Oh yes, it's an abomination.

> > The normal timekeeping accessor functions cannot be called between

> > timekeeping_suspend() and timekeeping_resume() at all. They will emit a

> > warning and can indeed crash and burn in one of the ways you described

> > above. This does not happen on x86 because the TSC will just work on

> > systems with pstore.

> 

> Sure, except for __getnstimeofday64(), which will intentionally not warn but

> could crash in the clocksource driver (on non-x86). We do ignore the result

> from __getnstimeofday64() when timekeeping is suspended, but only after

> we call into the clocksource driver.


Right, let's get rid of it before it grows another user.

Thanks,

	tglx
Kees Cook Nov. 10, 2017, 1:04 a.m. UTC | #6
On Thu, Nov 9, 2017 at 4:46 PM, Thomas Gleixner <tglx@linutronix.de> wrote:
> On Fri, 10 Nov 2017, Arnd Bergmann wrote:

>> On Fri, Nov 10, 2017 at 12:00 AM, Thomas Gleixner <tglx@linutronix.de> wrote:

>> > Hmm, no. None of the regular accessor functions can be called from NMI

>> > context safely.

>>

>> Right, that's what I mean: it must not get called from NMI context, but it

>> currently is, at least for this case:

>>

>> NMI handler:

>>   something bad

>>     panic()

>>       kmsg_dump()

>>         pstore_dump()

>>            pstore_record_init()

>>              __getnstimeofday()

>>

>> I should probably add that to the changelog text ;-)

>

> Indeed.


Er, so, is this safe to call there?

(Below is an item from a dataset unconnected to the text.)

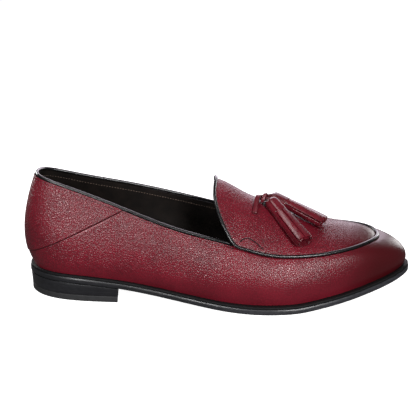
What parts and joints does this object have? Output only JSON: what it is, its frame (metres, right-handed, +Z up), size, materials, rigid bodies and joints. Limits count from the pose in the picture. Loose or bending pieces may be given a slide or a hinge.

I've had to fix this a few times
now, so if using ktime_get_real_fast_ns() can be used here (and
doesn't return 0) then this is easily an improvement over the existing
"maybe read 0" case pstore has now.

-Kees


-- 
Kees Cook
Pixel Security
Thomas Gleixner Nov. 10, 2017, 7:04 a.m. UTC | #7
On Thu, 9 Nov 2017, Kees Cook wrote:
> On Thu, Nov 9, 2017 at 4:46 PM, Thomas Gleixner <tglx@linutronix.de> wrote:

> > On Fri, 10 Nov 2017, Arnd Bergmann wrote:

> >> On Fri, Nov 10, 2017 at 12:00 AM, Thomas Gleixner <tglx@linutronix.de> wrote:

> >> > Hmm, no. None of the regular accessor functions can be called from NMI

> >> > context safely.

> >>

> >> Right, that's what I mean: it must not get called from NMI context, but it

> >> currently is, at least for this case:

> >>

> >> NMI handler:

> >>   something bad

> >>     panic()

> >>       kmsg_dump()

> >>         pstore_dump()

> >>            pstore_record_init()

> >>              __getnstimeofday()

> >>

> >> I should probably add that to the changelog text ;-)

> >

> > Indeed.

> 

> Er, so, is this safe to call there? I've had to fix this a few times

> now, so if using ktime_get_real_fast_ns() can be used here (and

> doesn't return 0) then this is easily an improvement over the existing

> "maybe read 0" case pstore has now.


ktime_get_real_fast_ns() is NMI safe and returns

before timekeeping_suspend():	correct time

after timekeeping_suspend():	timestamp which was frozen in
      				timekeeping_suspend()

after timekeeping_resume():	correct time

Thanks,

	tglx
diff mbox series

Patch

diff --git a/fs/pstore/platform.c b/fs/pstore/platform.c
index ec7199e859d2..086e491faf04 100644
--- a/fs/pstore/platform.c
+++ b/fs/pstore/platform.c
@@ -482,10 +482,7 @@  void pstore_record_init(struct pstore_record *record,
 	record->psi = psinfo;
 
 	/* Report zeroed timestamp if called before timekeeping has resumed. */
-	if (__getnstimeofday(&record->time)) {
-		record->time.tv_sec = 0;
-		record->time.tv_nsec = 0;
-	}
+	record->time = ns_to_timespec(ktime_get_real_fast_ns());
 }
 
 /*
diff --git a/kernel/time/timekeeping.c b/kernel/time/timekeeping.c
index 353f7bd1eeb0..198afa78bf69 100644
--- a/kernel/time/timekeeping.c
+++ b/kernel/time/timekeeping.c
@@ -528,6 +528,7 @@  u64 ktime_get_real_fast_ns(void)
 {
 	return __ktime_get_real_fast_ns(&tk_fast_mono);
 }
+EXPORT_SYMBOL_GPL(ktime_get_real_fast_ns);
 
 /**
  * halt_fast_timekeeper - Prevent fast timekeeper from accessing clocksource.